Por eso se ha hablado de “la ruina espiritual de un pueblo por efecto de una política”. Sin embargo, no puede obviarse que tal política, en el caso español objeto de examen, y aun en una consideración más universal, fue no sólo avalada sino en algún modo incluso impulsada por el Vaticano, que estaría en el origen de esa política que habría producido la ruina espiritual de nuestro pueblo.
La trayectoria histórica de España en relación con la presencia socialmente operante de la fe católica ha presentado, sin duda, caracteres especiales en la Edad moderna, ligados a la identificación de España con la Cristiandad decadente, a la que sucede tras la expansión americana en una suerte de christianitas minor que prolongó el primado de la Iglesia cuando en el “concierto europeo” comenzaba a imponerse el primado del Estado (moderno). En la Edad contemporánea, por su parte, la revolución liberal, tras la senda de la –entre nosotros– excepcional heterodoxia del dieciocho, introdujo una herida en esa cristiandad de residuo, dejando sólo una christianitas minima, la del pueblo tradicional en combate –bélico con frecuencia– contra la pretensión de fundar un “orden” neutro, coexistente, sin referencia a la comunidad de fe y prescindente de la unidad católica . Varias veces derrotada, pero nunca vencida definitivamente, rebrotará en el siglo XX en la ocasión singular de la guerra de 1936-1939 y sólo parecerá secarse con los cambios del desarrollismo tecnocrático de los sesenta y, sobre todo, tras el cambio constitucional que implicó un fugaz éxito de la aconfesionalidad, con la “nueva laicidad”, esto es, la que no se alza contra la Iglesia sino que la ha penetrado hasta el punto de asumir la “separación” del orden temporal y del religioso. La nueva laicidad no es otra que el viejo laicismo, en versión postmoderna, en el fondo radicalizada por su carga disolvente, y que ha invadido a la propia Iglesia. Así, el arbusto se ha convertido en un gran árbol cuya sombra llega a donde nunca se hubiera sospechado .

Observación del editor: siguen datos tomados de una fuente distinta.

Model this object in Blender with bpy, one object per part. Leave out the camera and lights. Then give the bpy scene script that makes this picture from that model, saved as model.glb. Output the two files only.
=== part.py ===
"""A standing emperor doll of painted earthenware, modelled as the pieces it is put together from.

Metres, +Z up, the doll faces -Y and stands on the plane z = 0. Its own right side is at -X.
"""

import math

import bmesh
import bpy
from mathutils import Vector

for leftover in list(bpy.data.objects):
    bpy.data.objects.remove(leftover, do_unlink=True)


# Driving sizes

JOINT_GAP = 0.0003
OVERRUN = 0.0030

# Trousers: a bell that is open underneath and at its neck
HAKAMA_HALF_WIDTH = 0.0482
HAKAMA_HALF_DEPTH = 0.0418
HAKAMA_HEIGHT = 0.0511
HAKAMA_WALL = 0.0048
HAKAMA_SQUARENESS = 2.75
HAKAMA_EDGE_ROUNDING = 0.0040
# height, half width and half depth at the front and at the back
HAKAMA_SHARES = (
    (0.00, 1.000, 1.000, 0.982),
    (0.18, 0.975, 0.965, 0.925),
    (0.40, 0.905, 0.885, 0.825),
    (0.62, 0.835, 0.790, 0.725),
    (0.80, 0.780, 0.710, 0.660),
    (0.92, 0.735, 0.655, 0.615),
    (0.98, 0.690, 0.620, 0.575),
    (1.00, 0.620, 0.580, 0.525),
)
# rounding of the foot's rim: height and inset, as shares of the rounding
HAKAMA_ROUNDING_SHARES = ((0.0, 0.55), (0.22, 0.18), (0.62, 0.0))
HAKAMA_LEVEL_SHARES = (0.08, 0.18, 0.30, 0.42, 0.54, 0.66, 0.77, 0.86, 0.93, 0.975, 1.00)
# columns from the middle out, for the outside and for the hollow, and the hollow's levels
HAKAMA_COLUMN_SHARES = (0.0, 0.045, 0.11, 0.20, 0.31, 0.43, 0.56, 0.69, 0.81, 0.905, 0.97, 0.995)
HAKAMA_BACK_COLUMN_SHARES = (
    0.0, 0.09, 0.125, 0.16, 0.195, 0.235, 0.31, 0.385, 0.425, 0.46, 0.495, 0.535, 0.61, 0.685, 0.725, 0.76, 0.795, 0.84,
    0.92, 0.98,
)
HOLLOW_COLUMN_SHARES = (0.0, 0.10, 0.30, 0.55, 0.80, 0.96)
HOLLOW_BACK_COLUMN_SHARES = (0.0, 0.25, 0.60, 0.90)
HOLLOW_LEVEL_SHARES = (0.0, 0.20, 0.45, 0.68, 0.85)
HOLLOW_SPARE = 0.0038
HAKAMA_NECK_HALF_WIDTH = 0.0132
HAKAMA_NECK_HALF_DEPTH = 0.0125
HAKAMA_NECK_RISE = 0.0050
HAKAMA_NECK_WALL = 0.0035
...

5. Las incoherencias de la predicación actual y la reedificación del derecho público cristiano.

Por ello, en la coyuntura presente el gran asunto es el que un gran obispo español acertó a cincelar en una frase no complaciente: “Iglesia y comunidad política: las incoherencias de la predicación actual descubren la necesidad de reedificar la doctrina de la Iglesia”.

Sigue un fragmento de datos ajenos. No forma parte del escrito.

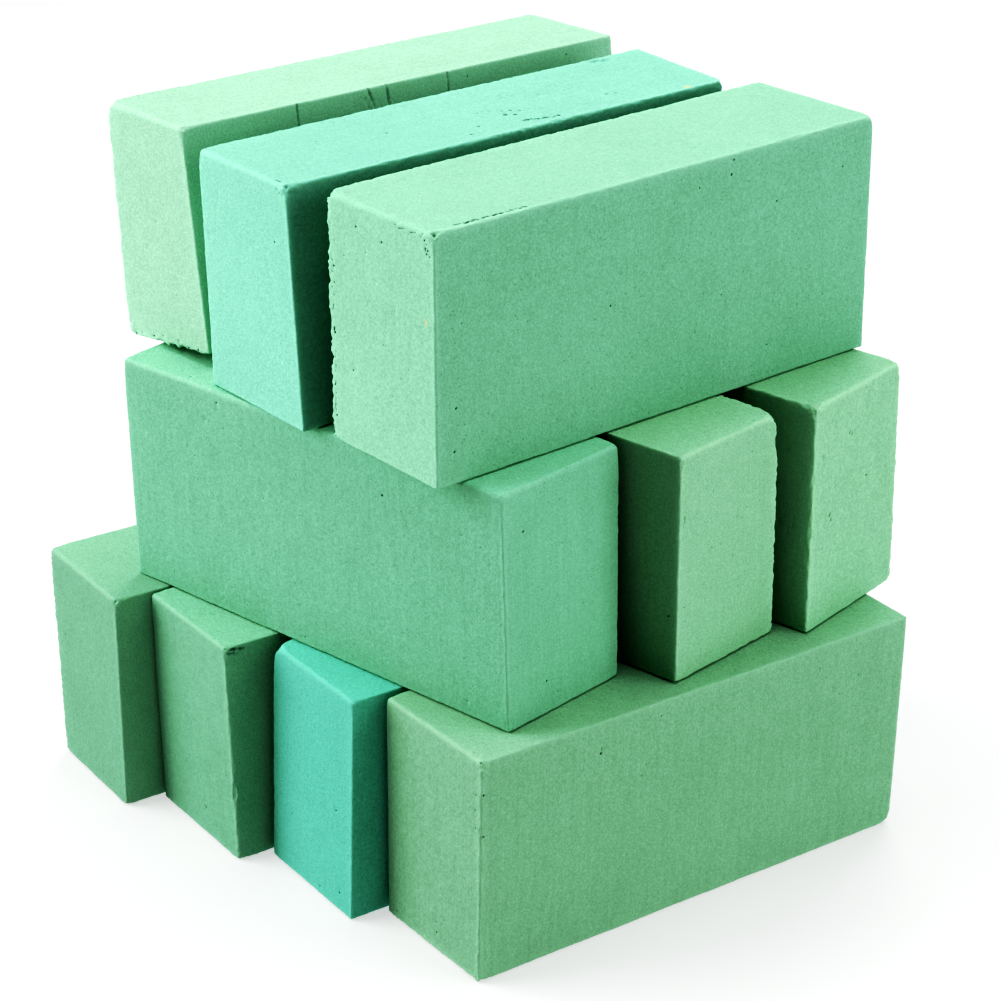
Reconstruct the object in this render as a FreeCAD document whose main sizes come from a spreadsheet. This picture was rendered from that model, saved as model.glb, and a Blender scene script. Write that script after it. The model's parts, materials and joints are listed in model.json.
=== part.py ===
"""A loose stack of ten floral foam bricks, in millimetres.

The bricks stand on their narrow long sides in three tiers.  The four bricks of the bottom tier and the
three of the top tier run along Y.  The three of the middle tier run along X.  The front of a brick is the
end that shows at the front of its tier: the -Y end in the bottom and top tiers, the +X end in the middle.
The origin is at floor level, under the middle of the stack.
"""
import FreeCAD, Part
import os
import Sketcher

# Driving dimensions that all the bricks share.
SHARED = {
    "base_level": 0.0,      # height of a brick's base in its own frame
    "brick_length": 234.0,   # nominal length, before each brick's own difference
    "brick_width": 67.0,     # nominal thickness, level in this stack
    "brick_height": 105.0,   # the wide side, upright in this stack
    "arris_radius": 1.2,     # foam edges rub off as soon as they are handled
    "saw_margin": 30.0,      # how far a saw cut's outline stands outside the brick
    "middle_turn": 90.0,     # the middle tier runs across the other two
}

# How each hand-stacked, wire-cut brick differs from the nominal one.  Its own frame has X across it,
# Y along it and Z up, from the middle of its base.
#   tier        0, 1 or 2, counted from the floor
#   place_x/y   where the middle of its base stands
#   yaw         turn about Z from its tier's direction, in degrees
#   longer      added to the nominal length
#   wider       added to the nominal width at the base
#   top_wider   width at the top less the width at the base
#   lean        how far the top stands over to +X of the base
#   front_skew, back_skew   turn of that end's saw cut about Z, in degrees
#   front_rake  tilt of the front saw cut, in degrees: positive sets the top back
COLUMNS = ("tier", "place_x", "place_y", "yaw", "longer", "wider", "top_wider", "lean",
           "front_skew", "back_skew", "front_rake")
BRICKS = {
    "bottom_left_brick": (0, -106.0, -20.5, -5.2, 0.0, -4.0, 4.0, -1.0, -1.0, 0.0, 0.0),
    "bottom_inner_brick": (0, -37.0, -8.5, -5.0, 0.0, 1.0, -2.0, -1.0, 0.0, 0.5, -1.0),
    "bottom_aqua_brick": (0, 34.5, 0.5, -5.0, 0.0, -1.5, -1.0, 1.5, 0.0, -0.5, 1.5),
    "bottom_right_brick": (0, 104.5, 8.5, -4.8, -6.5, -1.0, 2.0, 2.0, 1.0, -1.5, 0.0),
    "middle_front_brick": (1, 3.5, -66.5, 8.4, -9.0, 1.0, 3.0, -1.0, -0.5, 2.5, 1.0),
    "middle_centre_brick": (1, 11.5, 12.0, 8.4, 0.0, -1.5, -1.5, -4.5, -1.0, 0.0, -1.5),
    "middle_rear_brick": (1, 11.0, 87.5, 8.8, 0.0, 2.5, -2.5, 0.0, 3.0, -1.0, 0.5),
    "top_left_brick": (2, -93.0, 20.0, -0.8, 3.5, -5.5, -6.0, -10.5, 2.5, 3.5, 0.0),
    "top_aqua_brick": (2, -15.5, 11.5, 0.0, 3.5, 0.0, -3.5, -2.0, -1.5, -6.0, -1.5),
    "top_right_brick": (2, 62.5, 18.0, 0.5, 5.5, 1.5, 0.5, -1.0, -1.0, 0.0, 0.0),
}

# The left brick of the top tier has lost a wedge of its lower front arris.
BROKEN_ARRIS = {"broken_rise": 6.0, "broken_depth": 12.0, "broken_start": 8.0}

doc = FreeCAD.newDocument("floral_foam_bricks")
sheet = doc.addObject("Spreadsheet::Sheet", "Sizes")


def put(cell, alias, value):
    """Write a plain number in a cell and name the cell."""
    sheet.set(cell, str(value))
    sheet.setAlias(cell, alias)


def fill_sheet():
    """One row for each shared dimension, then one row for each brick."""
    row = 0
    for alias, value in {**SHARED, **BROKEN_ARRIS}.items():
        row += 1
        sheet.set(f"A{row}", alias)
        put(f"B{row}", alias, value)
    for name, values in BRICKS.items():
        row += 1
        sheet.set(f"A{row}", name)
        for offset, (column, value) in enumerate(zip(COLUMNS, values)):
            put(f"{chr(ord('B') + offset)}{row}", f"{name}_{column}", value)


def end_plane(body):
    """The body's own XZ plane, whose sketches have x across the brick, y up and z towards the front."""
    for feature in body.Origin.OriginFeatures:
        if feature.Role == "XZ_Plane":
            return feature
    raise RuntimeError(f"{body.Label} has no XZ plane")


def outline(body, name, corners, offset=None):
    """A closed sketch across the brick.  Each corner is a pair of expressions, measured from the origin."""
    sketch = body.newObject("Sketcher::SketchObject", name)
    sketch.AttachmentSupport = [(end_plane(body), "")]
    sketch.MapMode = "FlatFace"
    if offset:
        sketch.setExpression("AttachmentOffset", offset)
    count = len(corners)
    rough = [FreeCAD.Vector(*(float(body.evalExpression(value)) for value in corner)) for corner in corners]
    for index in range(count):
        sketch.addGeometry(Part.LineSegment(rough[index], rough[(index + 1) % count]))
    for index, corner in enumerate(corners):
        sketch.addConstraint(Sketcher.Constraint("Coincident", index, 2, (index + 1) % count, 1))
        for kind, axis, value, start in zip(("DistanceX", "DistanceY"), "xy", corner, rough[index]):
            number = sketch.addConstraint(Sketcher.Constraint(kind, -1, 1, index, 1, start))
            sketch.renameConstraint(number, f"corner{index}_{axis}")
            sketch.setExpression(f"Constraints.corner{index}_{axis}", value)
    return sketch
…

Juan Pablo II, en uno de los últimos actos de su pontificado, dirigió una carta a los obispos franceses en el centenario de la Ley francesa de separación de la Iglesia y el Estado, de 1905, condenada por san Pío X en Vehementer nos(1906). En la carta comienza afirmando, por el contrario, que “el principio de la laicidad, al que vuestro país se halla tan ligado, si se comprende bien, pertenece a la doctrina social de la Iglesia”. Frase equívoca, máxime si se tiene en cuenta que se dirige a los obispos de Francia en ocasión de una ley francesa. Pero la ambigüedad se prolonga acto seguido, a través del recordatorio “de la necesidad de una justa separación entre los poderes”. Pues, por vez primera, no es la “distinción” entre los poderes la que se reclama, sino la “separación”. Equívoco agravado por el hecho de que la ley de 1905 llevaba en su rúbrica precisamente el término “separación. Finalmente, la carta da un paso más, al establecer que “el principio de no-confesionalidad del Estado, que es una no-inmisión del poder civil en la vida de la Iglesia y de las diferentes religiones, como en la esfera de lo espiritual, permite que todos los componentes de la sociedad trabajen al servicio de todos y de la comunidad social”.
Así pues, no salimos de la ambigüedad en ese terreno. Con graves consecuencias. Pues la Iglesia no acierta a reafirmar el derecho público cristiano.